Your SR-22 certificate is proof you purchased the filing. The DMV needs proof your carrier submitted the filing to the state database. These are two separate documents. Most carriers email both within 24 hours, but they use different names and formats depending on the carrier. State Farm labels it "Filing Confirmation." GEICO labels it "State Submission Receipt." Progressive labels it "Electronic Filing Notice." The document includes a state transaction ID or filing timestamp that the DMV clerk enters into their system to verify the filing is active. Without that ID, the clerk cannot confirm your compliance. If you purchased your SR-22 more than 30 days before your reinstatement appointment, request a current proof-of-filing document from your carrier the week of your appointment. Policies lapse, payments fail, and filings drop from the state system. A 45-day-old submission confirmation does not prove your filing is active today. Carriers generate updated confirmations on request at no charge—call or submit through your online account portal. Non-owner SR-22 policies complicate this further. The submission confirmation must explicitly state "non-owner" in the policy type field. Some states require an additional affidavit confirming you do not own a vehicle and do not have regular access to a household vehicle. The affidavit template is available on your state DMV's SR-22 page, but only 11 states link to it prominently—most bury it in FAQ sections.

Court and Program Documents the DMV Will Reject

Photocopies of court documents are rejected in all 50 states. The DMV requires certified copies stamped by the court clerk or original documents issued directly to you. Certification fees range from $5 to $35 per document depending on the state. Request certified copies at the time of sentencing or case closure—returning to the courthouse later adds weeks to your timeline. Program completion certificates must include your full legal name exactly as it appears on your driver's license. Middle initials, suffixes, and hyphenated names cause rejection if they do not match your license. If your name changed during the suspension period (marriage, divorce, legal name change), bring court documentation of the name change along with your completion certificate. The DMV will not process mismatched documents even if you explain the discrepancy. Online completion certificates are rejected in 14 states unless the program is explicitly listed on the state's approved provider registry. If you completed a DUI program, defensive driving course, or substance abuse evaluation online, verify the provider's approval status before your appointment. Print the provider's registry listing page as backup documentation—it shows the DMV clerk that the program is state-approved even if they do not recognize the provider name. Expired certificates cause automatic rejection. DUI program certificates are valid for 12 months in most states, 24 months in six states. If your suspension period outlasted your certificate validity, you must retake the program. There is no waiver process and no credit for prior completion.

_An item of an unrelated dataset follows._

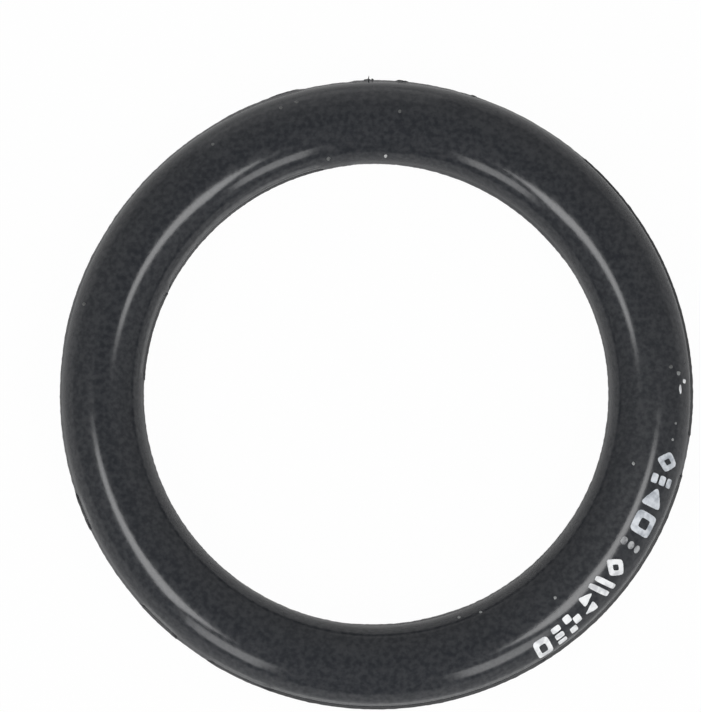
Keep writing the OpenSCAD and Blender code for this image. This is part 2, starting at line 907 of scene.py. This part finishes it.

How to Organize Your Document Packet

Assemble your documents in the order the DMV processes them: proof of identity first, proof of financial responsibility second, completion certificates third, payment receipts fourth, court documents last. Use a two-pocket folder with documents in chronological order within each category. Do not bind, clip, or staple anything unless the DMV's reinstatement instruction page explicitly requires it. Make two copies of every document. Submit the originals (or certified copies) to the DMV and keep one copy for your records. Keep a second copy in your vehicle for 90 days after reinstatement. If your SR-22 filing lapses or your payment fails to post correctly, you will need proof of your reinstatement date to avoid a second suspension. Label each document with your driver's license number in the top right corner using a pencil. Some DMV clerks sort documents by case number before processing. Unlabeled documents get set aside and your application is marked incomplete. This delays processing by 10–15 business days while they contact you to resubmit. Bring a printed checklist that lists every document in your packet. Hand the checklist to the clerk along with your folder. The checklist allows them to verify completeness before they open your case file in their system. If something is missing, they will tell you immediately instead of processing half your application and then stopping when they discover the gap.

What Happens If You Are Missing a Document

Incomplete applications are not held for completion in any state. The clerk closes your transaction and you start over with a new appointment. In states that require scheduled appointments, the next available slot is typically 2–4 weeks out. Walk-in DMV offices allow same-day resubmission if you can obtain the missing document within their business hours. Reinstatement fees are non-refundable in 44 states. If you pay the fee and then your application is rejected for missing documents, you do not get the fee back. Six states (California, Oregon, Washington, New York, Illinois, Michigan) allow a 30-day resubmission window where your original fee payment remains valid—you can return with the missing document without paying again. Verify your state's policy on the DMV's reinstatement FAQ page before you submit. If the missing document is a carrier filing confirmation, most carriers can email an updated proof-of-filing document within 2–4 hours during business days. Call your carrier from the DMV parking lot, request the document, and return the same day if your DMV accepts walk-ins. Scheduled-appointment states will not accommodate this—you must reschedule. If the missing document is a court certification or program certificate, you cannot resolve it same-day. Courts and program administrators batch-process document requests weekly. Budget 7–14 days for court certifications, 3–7 days for program duplicate certificates.